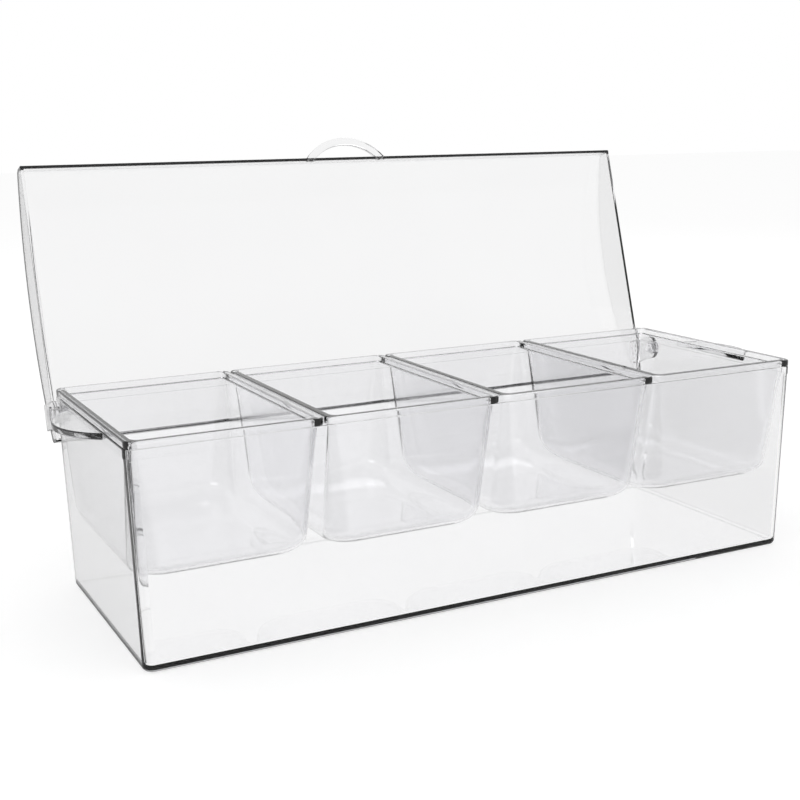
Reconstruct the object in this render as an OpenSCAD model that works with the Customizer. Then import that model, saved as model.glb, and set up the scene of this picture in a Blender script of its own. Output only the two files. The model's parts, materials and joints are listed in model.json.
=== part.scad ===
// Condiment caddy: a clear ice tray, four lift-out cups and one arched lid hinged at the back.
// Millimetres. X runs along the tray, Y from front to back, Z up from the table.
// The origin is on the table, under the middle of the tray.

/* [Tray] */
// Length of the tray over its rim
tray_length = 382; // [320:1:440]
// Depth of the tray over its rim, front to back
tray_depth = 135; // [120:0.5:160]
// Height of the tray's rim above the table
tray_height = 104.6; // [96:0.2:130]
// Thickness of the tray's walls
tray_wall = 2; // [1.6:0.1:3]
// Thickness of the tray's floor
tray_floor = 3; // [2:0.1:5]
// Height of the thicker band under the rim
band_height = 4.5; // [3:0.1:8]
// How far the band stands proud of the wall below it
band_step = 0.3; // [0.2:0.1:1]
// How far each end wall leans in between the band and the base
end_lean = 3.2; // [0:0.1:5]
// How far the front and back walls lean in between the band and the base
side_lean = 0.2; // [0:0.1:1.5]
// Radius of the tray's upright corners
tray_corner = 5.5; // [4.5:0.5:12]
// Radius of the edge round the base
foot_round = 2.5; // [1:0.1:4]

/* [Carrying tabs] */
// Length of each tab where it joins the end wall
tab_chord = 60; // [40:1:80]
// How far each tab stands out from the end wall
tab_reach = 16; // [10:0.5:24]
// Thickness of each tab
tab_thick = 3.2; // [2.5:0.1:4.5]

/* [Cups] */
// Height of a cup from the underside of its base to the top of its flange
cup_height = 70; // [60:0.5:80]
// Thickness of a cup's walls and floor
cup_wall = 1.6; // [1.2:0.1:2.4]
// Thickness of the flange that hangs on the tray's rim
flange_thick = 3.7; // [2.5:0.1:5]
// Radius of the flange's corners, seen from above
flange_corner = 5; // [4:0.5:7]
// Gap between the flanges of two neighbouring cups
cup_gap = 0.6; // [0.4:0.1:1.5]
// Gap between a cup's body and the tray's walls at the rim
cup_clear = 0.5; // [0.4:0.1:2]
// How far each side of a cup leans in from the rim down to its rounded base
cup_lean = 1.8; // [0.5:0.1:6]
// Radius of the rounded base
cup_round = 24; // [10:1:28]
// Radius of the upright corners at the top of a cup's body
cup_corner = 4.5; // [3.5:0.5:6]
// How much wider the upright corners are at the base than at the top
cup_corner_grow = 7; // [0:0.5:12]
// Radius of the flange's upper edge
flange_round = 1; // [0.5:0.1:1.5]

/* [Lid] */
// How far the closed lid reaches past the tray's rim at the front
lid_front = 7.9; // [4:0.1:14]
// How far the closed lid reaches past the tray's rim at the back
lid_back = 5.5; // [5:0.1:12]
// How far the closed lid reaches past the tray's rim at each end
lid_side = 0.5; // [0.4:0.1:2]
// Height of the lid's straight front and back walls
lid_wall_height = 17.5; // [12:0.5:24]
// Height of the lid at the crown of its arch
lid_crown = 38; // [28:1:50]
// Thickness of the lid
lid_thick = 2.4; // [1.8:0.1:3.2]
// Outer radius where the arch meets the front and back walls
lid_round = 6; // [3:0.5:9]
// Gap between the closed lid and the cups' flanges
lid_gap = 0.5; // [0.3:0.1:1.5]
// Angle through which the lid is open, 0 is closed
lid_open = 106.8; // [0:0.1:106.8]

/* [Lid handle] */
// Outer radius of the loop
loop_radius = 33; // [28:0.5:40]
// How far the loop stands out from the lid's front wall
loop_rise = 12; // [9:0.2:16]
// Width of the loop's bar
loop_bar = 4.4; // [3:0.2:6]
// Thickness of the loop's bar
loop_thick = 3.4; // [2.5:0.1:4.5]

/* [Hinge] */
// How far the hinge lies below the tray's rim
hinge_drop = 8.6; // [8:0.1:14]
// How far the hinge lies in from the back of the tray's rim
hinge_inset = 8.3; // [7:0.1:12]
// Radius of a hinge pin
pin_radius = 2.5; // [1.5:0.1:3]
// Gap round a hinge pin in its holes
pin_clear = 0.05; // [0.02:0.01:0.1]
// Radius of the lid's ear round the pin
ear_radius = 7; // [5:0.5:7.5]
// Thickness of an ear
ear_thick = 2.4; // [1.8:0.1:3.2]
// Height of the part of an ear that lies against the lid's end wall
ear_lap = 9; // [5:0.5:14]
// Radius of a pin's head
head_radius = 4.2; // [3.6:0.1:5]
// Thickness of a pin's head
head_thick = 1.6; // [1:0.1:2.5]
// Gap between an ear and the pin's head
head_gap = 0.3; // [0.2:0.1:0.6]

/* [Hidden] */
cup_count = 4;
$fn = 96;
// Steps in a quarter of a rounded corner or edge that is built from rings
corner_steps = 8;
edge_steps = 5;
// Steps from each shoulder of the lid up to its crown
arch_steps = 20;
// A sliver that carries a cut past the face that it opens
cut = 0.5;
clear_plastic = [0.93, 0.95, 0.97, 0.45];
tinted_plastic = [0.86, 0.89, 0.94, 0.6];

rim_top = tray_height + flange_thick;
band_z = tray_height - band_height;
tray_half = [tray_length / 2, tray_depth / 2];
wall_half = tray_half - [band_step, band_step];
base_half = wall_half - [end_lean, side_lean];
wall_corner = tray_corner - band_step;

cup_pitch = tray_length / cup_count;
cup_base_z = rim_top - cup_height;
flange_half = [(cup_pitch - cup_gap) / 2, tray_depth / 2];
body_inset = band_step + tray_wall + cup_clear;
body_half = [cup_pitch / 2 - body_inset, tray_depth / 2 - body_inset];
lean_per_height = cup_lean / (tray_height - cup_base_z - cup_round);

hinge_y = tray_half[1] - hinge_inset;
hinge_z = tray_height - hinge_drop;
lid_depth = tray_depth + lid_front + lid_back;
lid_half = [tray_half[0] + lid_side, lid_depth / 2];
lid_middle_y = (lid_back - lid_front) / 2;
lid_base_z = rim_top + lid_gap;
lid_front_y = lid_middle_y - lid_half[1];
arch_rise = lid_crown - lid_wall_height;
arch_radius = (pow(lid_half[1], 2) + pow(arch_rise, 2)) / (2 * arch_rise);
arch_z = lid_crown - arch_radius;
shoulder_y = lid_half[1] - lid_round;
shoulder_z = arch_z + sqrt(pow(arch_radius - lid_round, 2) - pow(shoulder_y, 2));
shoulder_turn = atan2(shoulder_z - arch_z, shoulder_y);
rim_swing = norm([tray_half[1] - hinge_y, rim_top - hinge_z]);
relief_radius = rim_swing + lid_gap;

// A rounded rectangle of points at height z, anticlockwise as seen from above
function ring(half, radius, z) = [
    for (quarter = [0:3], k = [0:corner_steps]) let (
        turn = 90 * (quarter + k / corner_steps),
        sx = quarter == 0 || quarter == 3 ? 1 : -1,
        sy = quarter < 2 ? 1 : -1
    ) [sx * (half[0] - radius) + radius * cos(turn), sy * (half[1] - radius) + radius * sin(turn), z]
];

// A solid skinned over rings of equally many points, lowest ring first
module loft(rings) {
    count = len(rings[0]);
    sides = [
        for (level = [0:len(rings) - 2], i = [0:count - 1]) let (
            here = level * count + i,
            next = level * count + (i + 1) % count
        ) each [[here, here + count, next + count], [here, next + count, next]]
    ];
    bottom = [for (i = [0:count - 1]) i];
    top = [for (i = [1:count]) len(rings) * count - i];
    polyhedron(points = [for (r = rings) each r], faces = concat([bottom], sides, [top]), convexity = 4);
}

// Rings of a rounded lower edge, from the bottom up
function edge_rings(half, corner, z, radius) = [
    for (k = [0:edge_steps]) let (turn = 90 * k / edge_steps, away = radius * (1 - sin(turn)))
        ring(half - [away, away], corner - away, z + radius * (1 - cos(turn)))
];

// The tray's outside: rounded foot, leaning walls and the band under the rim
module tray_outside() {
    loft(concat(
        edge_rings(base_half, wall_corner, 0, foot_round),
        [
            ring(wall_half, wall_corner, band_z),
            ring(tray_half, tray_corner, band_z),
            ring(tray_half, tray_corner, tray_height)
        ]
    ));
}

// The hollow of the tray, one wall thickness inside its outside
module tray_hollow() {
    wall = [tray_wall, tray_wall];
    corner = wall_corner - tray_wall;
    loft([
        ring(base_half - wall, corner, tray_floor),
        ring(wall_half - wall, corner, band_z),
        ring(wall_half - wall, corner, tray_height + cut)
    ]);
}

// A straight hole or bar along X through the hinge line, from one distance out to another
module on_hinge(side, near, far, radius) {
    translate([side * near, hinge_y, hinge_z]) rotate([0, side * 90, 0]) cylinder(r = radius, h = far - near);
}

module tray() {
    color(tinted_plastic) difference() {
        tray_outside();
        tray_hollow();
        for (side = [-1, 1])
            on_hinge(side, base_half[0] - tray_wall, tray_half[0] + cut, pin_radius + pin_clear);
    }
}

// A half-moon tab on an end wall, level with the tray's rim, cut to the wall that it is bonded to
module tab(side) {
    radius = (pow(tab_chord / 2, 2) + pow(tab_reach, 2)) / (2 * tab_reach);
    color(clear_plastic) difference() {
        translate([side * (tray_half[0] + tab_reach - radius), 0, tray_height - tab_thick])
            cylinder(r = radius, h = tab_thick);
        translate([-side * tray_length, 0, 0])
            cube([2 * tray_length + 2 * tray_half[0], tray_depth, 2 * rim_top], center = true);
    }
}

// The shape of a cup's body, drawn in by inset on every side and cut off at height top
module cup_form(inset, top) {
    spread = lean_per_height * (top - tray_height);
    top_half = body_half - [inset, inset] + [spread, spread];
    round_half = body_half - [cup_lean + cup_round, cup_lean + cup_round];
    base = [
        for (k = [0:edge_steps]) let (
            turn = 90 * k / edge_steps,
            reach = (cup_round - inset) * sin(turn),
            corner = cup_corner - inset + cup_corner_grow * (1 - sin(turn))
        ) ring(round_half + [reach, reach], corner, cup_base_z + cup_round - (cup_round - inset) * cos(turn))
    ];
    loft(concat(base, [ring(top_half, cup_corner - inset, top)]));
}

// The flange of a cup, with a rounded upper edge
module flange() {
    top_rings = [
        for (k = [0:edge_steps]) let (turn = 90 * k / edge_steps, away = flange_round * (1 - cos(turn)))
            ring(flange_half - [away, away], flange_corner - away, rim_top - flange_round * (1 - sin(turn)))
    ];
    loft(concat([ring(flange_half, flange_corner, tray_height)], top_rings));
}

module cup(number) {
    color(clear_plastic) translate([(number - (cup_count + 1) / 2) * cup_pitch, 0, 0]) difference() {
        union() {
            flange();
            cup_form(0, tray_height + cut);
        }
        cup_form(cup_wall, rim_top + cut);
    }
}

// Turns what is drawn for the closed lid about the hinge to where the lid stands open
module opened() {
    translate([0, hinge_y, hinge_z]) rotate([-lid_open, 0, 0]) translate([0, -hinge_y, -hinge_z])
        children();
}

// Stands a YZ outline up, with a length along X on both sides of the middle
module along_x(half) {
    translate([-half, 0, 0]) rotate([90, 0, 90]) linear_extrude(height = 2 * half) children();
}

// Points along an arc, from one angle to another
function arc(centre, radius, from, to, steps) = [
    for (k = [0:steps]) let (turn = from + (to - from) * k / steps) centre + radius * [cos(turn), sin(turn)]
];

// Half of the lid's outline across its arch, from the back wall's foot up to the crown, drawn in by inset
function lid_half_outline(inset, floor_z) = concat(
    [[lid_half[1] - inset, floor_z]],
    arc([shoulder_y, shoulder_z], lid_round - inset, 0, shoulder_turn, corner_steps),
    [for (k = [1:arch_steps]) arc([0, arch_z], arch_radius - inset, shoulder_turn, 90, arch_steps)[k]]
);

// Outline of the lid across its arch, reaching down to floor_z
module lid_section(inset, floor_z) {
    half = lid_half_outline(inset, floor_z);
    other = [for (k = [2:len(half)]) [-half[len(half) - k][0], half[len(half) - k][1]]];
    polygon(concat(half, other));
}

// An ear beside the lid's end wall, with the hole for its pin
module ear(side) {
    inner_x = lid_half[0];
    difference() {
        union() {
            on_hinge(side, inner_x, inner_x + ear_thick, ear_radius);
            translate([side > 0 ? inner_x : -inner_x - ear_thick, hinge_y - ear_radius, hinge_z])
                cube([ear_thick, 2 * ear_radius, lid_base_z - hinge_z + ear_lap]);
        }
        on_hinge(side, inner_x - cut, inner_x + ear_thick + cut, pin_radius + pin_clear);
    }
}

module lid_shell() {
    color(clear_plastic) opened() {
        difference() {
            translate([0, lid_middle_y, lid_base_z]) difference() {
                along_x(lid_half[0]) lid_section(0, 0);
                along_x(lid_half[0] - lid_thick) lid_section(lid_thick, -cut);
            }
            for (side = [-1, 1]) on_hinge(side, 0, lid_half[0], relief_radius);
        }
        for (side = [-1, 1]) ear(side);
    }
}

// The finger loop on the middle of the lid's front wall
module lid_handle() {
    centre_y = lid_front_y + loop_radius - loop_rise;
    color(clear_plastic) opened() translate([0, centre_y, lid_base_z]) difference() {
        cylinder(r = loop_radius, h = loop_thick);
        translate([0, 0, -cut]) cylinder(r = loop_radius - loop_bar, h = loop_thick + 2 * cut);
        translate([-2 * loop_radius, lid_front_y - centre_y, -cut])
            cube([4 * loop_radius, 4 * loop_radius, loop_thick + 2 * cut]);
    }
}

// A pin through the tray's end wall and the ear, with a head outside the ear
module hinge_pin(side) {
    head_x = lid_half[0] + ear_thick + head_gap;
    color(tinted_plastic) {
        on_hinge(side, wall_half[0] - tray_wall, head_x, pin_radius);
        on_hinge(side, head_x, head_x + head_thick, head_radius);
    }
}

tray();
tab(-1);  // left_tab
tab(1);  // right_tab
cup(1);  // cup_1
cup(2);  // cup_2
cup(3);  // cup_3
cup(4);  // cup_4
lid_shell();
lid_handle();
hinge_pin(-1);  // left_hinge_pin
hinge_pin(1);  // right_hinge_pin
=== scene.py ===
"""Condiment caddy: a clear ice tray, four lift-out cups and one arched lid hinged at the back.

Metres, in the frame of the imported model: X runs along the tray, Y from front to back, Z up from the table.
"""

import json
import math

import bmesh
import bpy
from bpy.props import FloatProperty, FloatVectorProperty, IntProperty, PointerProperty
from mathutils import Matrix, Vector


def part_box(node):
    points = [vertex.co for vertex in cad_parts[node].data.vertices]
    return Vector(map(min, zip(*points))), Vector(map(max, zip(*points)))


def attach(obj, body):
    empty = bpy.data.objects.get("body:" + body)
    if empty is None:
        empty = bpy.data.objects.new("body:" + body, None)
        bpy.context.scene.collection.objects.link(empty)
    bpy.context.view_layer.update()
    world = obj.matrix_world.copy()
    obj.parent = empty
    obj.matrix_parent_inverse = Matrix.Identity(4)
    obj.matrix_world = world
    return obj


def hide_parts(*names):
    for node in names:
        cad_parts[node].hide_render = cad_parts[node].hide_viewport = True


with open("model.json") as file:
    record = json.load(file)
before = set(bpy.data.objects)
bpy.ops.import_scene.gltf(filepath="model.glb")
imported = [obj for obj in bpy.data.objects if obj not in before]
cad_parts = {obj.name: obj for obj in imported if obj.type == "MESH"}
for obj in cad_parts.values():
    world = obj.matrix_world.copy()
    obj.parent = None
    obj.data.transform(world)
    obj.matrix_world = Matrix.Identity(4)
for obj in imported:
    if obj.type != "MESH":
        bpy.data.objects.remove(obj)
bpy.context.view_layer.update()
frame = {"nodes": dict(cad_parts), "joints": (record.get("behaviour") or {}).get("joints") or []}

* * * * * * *

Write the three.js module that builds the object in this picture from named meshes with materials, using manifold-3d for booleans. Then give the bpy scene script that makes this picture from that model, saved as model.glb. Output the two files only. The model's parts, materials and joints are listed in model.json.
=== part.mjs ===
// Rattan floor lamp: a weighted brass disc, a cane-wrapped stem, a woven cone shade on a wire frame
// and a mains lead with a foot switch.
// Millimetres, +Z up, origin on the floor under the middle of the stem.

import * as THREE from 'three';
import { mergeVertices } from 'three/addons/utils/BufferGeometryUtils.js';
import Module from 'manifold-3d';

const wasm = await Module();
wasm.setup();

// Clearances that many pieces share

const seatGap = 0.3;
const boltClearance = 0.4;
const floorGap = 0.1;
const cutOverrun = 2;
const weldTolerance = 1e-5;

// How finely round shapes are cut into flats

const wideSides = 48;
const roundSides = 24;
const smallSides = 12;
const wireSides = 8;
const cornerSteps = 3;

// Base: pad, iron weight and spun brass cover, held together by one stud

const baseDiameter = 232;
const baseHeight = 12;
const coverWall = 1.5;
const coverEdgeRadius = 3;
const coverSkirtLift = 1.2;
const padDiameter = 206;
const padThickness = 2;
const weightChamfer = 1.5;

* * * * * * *

DIRECTION
Say how many lines in the records contain the string "return", and say nothing else.

FINISHED EXERCISE
2